Já o comentador de assuntos económicos Francisco Sarsfield Cabral, em
Março de 2013, dava conta de outros receios à Rádio Renascença: como
“na região holand esa de Groningen, onde se situa a maior jazida de gás
natural da Europa, as populações receiam que o fracking, ali
utilizado, aumente os tremores de terra que por lá se sucedem.” Um
artigo do Instituto Carbono Brasil, com base numa investigação da
Universidade de Colúmbia, exemplificava como pelo menos 109 terramotos
foram registados na cidade de Youngstown (Ohio), num período de apenas
14 meses. Não havia registos anteriores de abalos sísmicos na área e
estes teriam começado somente 13 dias após o início da exploração do gás
de xisto na região.
É neste cenário de risco que os EUA esperam transformar-se no maior
produtor mundial de gás em 2015 e o maior produtor de petróleo em 2017.
Segundo a Agência Internacional de Energia, citada pelo Le Monde Diplomatique,
a alta programada para a produção de hidrocarbonetos passaria de 84
milhões de barris / dia em 2011 para 97 milhões em 2035, à conta
“inteiramente dos gases naturais líquidos e dos recursos não
convencionais”: o gás e o óleo de xisto. Dados que devem ser vistos com
reserva, uma vez que são formulados pelas instâncias petrolíferas. A
manipulação dessas previsões não é isenta de especulação financeira,
criando, a nível das energias fósseis, o mesmo ilusionismo financeiro
que levou antes a banca mundial a desenhar os diversos cenários das
crises em que vivemos. E neste caso, aproveitando o panorama da crise
para anunciar o gás de xisto como a saída para a economia, omitindo ou
justificando todos os riscos associados, como se de um mal menor se
tratasse.
Isso não significa que o perigo não seja conhecido, mesmo que não
haja qualquer legislação que exija estudos de impacte ambiental. E se
países como a China ou a Polónia (com grandes reservas calculadas de gás
de xisto) estejam a investir na exploração, outros como França,
Bulgária, África do Sul, Austrália, algumas regiões da Alemanha e da
Suíça, e mesmo nalguns estados dos EUA, têm vindo a colocar limites à
fractura hidráulica.
Em Portugal
Em Portugal a procissão ainda vai no adro. António Mexia, o líder da
EDP detida pelo estado Chinês, fez eco das reivindicações das grandes
empresas europeias do sector energético (Iberdrola, Gas Natural Fenosa,
Enel, ENI, GDF Suez, RWE, E-ON, Gasterra, Vattenfall e CEZ Group),
exigindo uma série de reformas. Segundo o jornal i, António Mexia,
reclamava em Outubro não haver na Europa “uma política integrada para o
shale gas [gás de xisto] e há até países que proibiram a exploração de
shale gas”.
Daniel Gros, director do Centro de Estudos Políticos
Europeus, respondia nesse mesmo mês no Jornal de Negócios, apontando as
diferenças entre a Europa e os EUA: desde logo, por não haver na União
Europeia nenhuma autoridade para o desenvolvimento do gás de xisto,
regulamentado a nível nacional. E reconhecendo “que os europeus são
muito sensíveis às questões ambientais”, lamentava que “na Europa, o
fenómeno Nimby («not in my backyard», que significa “não no meu
quintal”) é um obstáculo muito maior que nos Estados Unidos”.

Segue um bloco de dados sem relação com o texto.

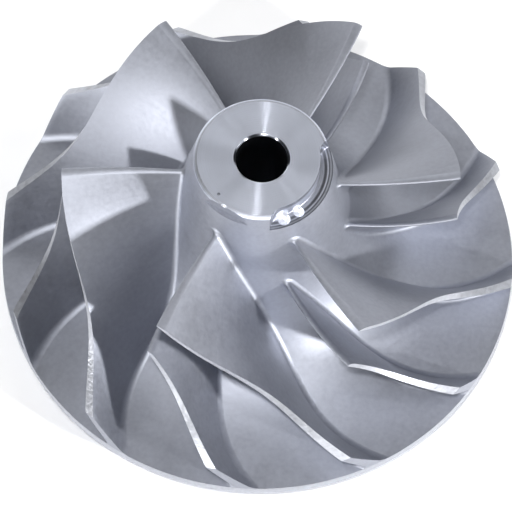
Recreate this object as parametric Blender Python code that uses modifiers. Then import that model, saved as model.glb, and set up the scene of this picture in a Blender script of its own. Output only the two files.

Prosseguia, indicando a diferença, segundo a qual “os direitos de
propriedade sobre os recursos naturais nos Estados Unidos pertencem ao
proprietário do terreno debaixo do qual se encontram os recursos, na
Europa a propriedade pertence ao Estado (…) , como resultado, os
europeus, enfrentando consequências ambientais imprevisíveis sem receber
nada das receitas, tendem a opor-se à fracturação hidráulica próxima de
si.
Pelo contrário, nos Estados Unidos, os residentes locais beneficiam
muito da possibilidade de vender os seus direitos às empresas de gás –
um forte contrapeso para os receios com os custos ambientais.” Ainda
segundo este analista europeu, a menoridade dos custos ambientais face a
esse “forte contrapeso” não teria a mesma medida na Europa por via
desses “direitos de propriedade”.
Nessas incertezas económicas, as
implicações ambientais são tidas apenas ao nível do obstáculo ao
investimento e levam Daniel Gros a conclui que “a melhor opção para a
Europa pode ser esperar e deixar que o mercado funcione”. Já o
presidente da Endesa em Portugal e ex-secretário de Estado da Energia,
Nuno Ribeiro da Silva, lembrava ao Dinheiro Vivo outra explicação para
as opções europeias, ou como “a Europa está entalada” por via dos
gasodutos de gás natural já investidos e os ”contratos de longo prazo
com a Nigéria e Argélia [por via das petrolíferas] que têm de ser pagos
mesmo que não se levante o gás todo”.
A verdade é que o mercado não espera. Em Maio de 2011, segundo
promovia o Expresso, a Schlumberger, uma das maiores empresas de
engenharia de Oil & Gas no mundo, destacava a bacia portuguesa
“onshore” e “offshore”. Razão porque a empresa norte-americana Mohave
Oil and Gas Corporation, da Porto Energy Corporation, opera em Portugal
desde há 20 anos na prospecção de petróleo e de gás: seja “onshore” (em
terra, em Aljubarrota, Rio Maior e Torres Vedras), seja “offshore” (no
mar, ao largo de São Pedro de Moel e Cabo Mondego).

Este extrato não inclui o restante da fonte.